A veteran New York City school worker who given her all for students for a decade at the East Harlem Mosaic Preparatory Academy was recently terminated by the city for a conflict of interest that amounted to just over $3 in sales tax.

According to the former worker, she was not aware that she faced any trouble for purchases she made last January for children in the school. According to the city’s Conflicts of Interests Board, there were discrepancies in her purchases. The woman said she used a tax-exempt code to make a $51 purchase for students; her daughter-in-law then bought $37 worth of items for students, saving the former worker $3.28 in taxes. She said the store clerk mistakenly added her daughter-in-law’s purchases to the tax-exempt purchase.
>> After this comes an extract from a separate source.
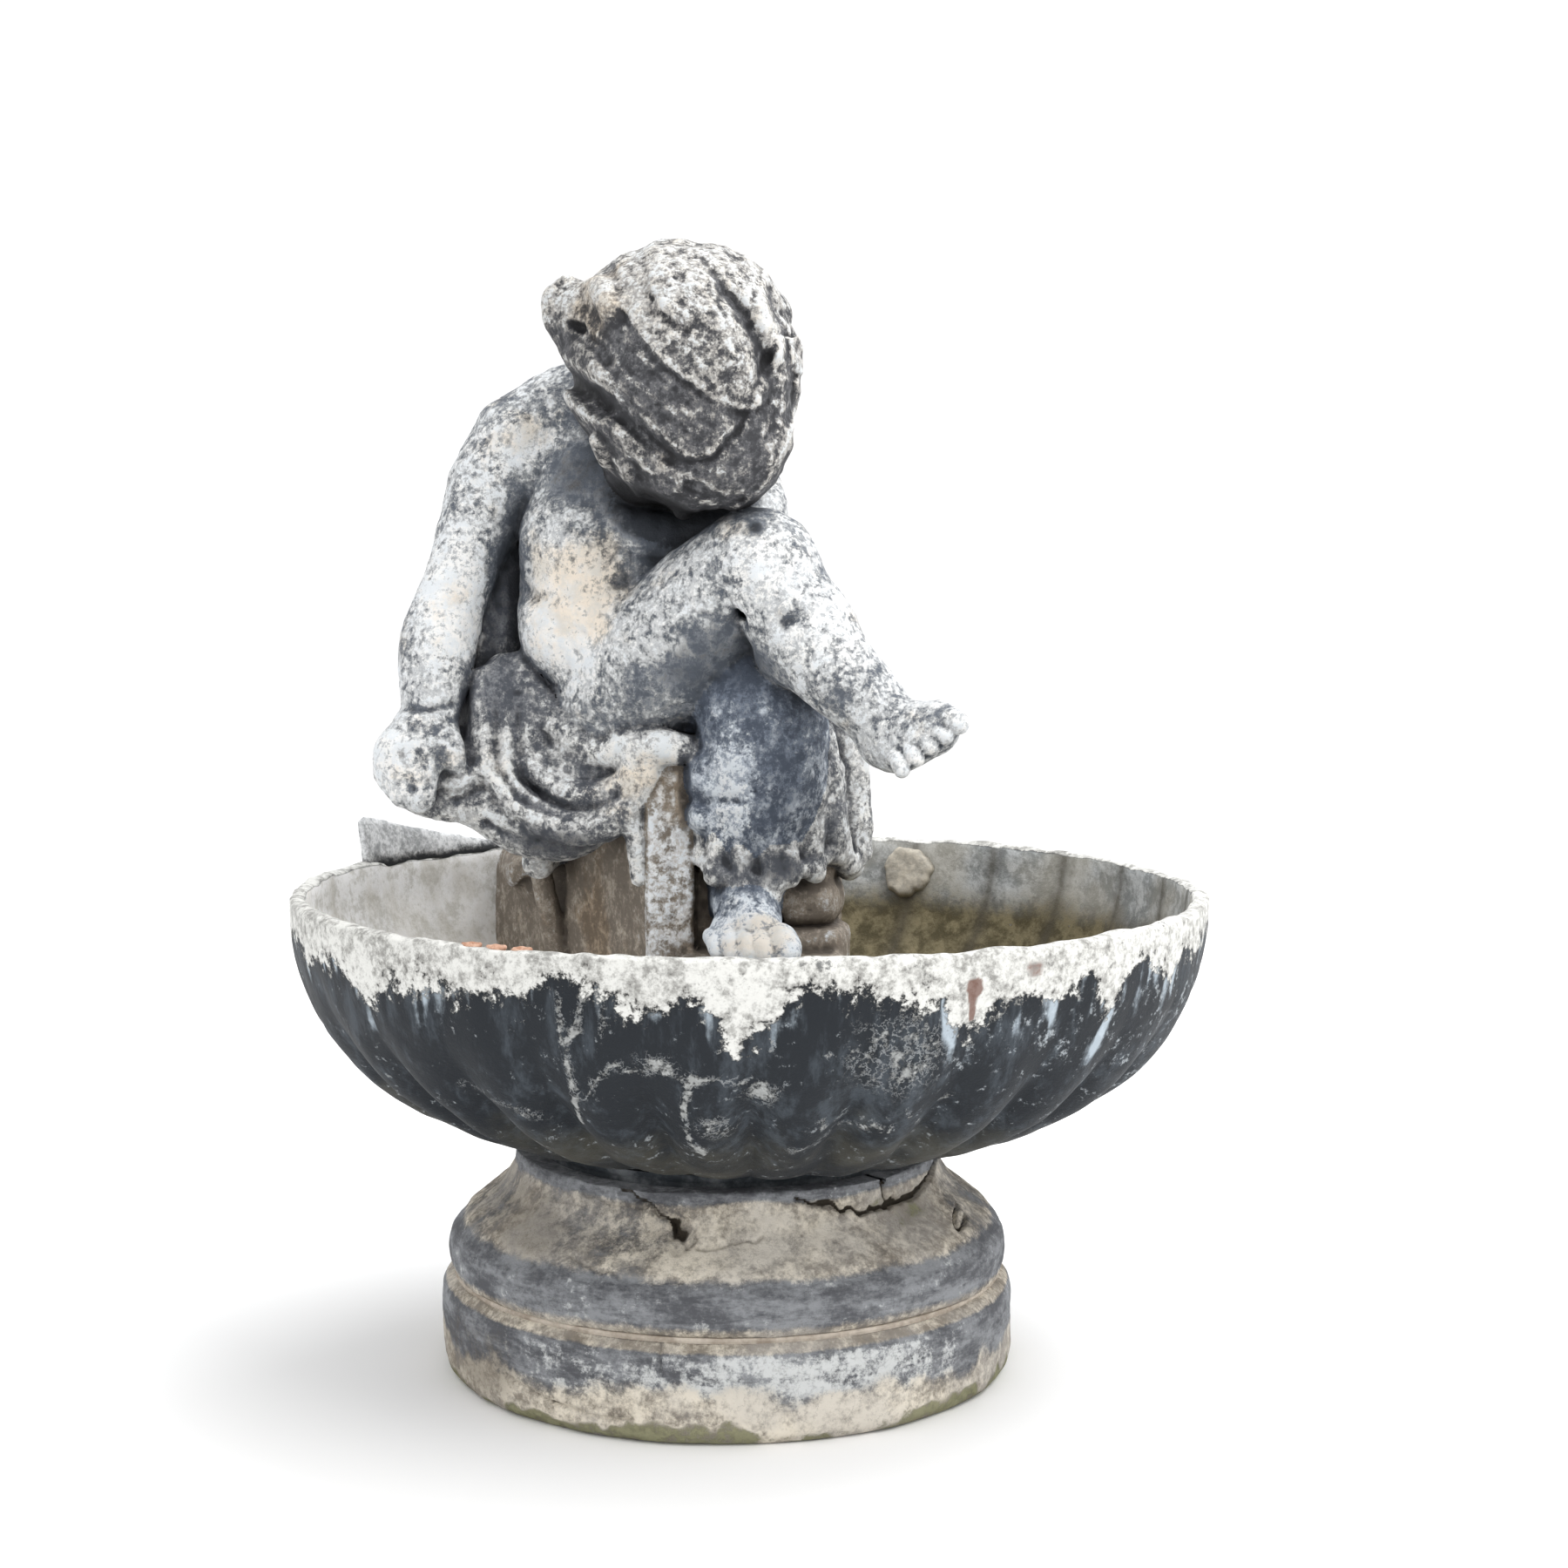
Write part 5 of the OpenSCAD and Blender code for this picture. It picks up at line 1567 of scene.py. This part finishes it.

The former worker believes her termination was in retaliation for her allegations of favoritism by one supervisor. Parents were shocked at the news of the veteran worker’s termination. They also believe that management punished the worker through demotions before they fired her.

Employees can be terminated, fired or dismissed from their jobs for various reasons, including violating company policies and when employment contracts have ended. However, a worker who has been terminated for exposing workplace discrimination or by filing a workers’ compensation could be a victim of wrongful termination. If this is the case, then the employee is advised to seek damages for any act of retaliation.

Cases such as this one are not unfamiliar to New York residents. Workers who face similar employment predicaments and outcomes have the right to file legal actions against employers who wrongfully terminate them.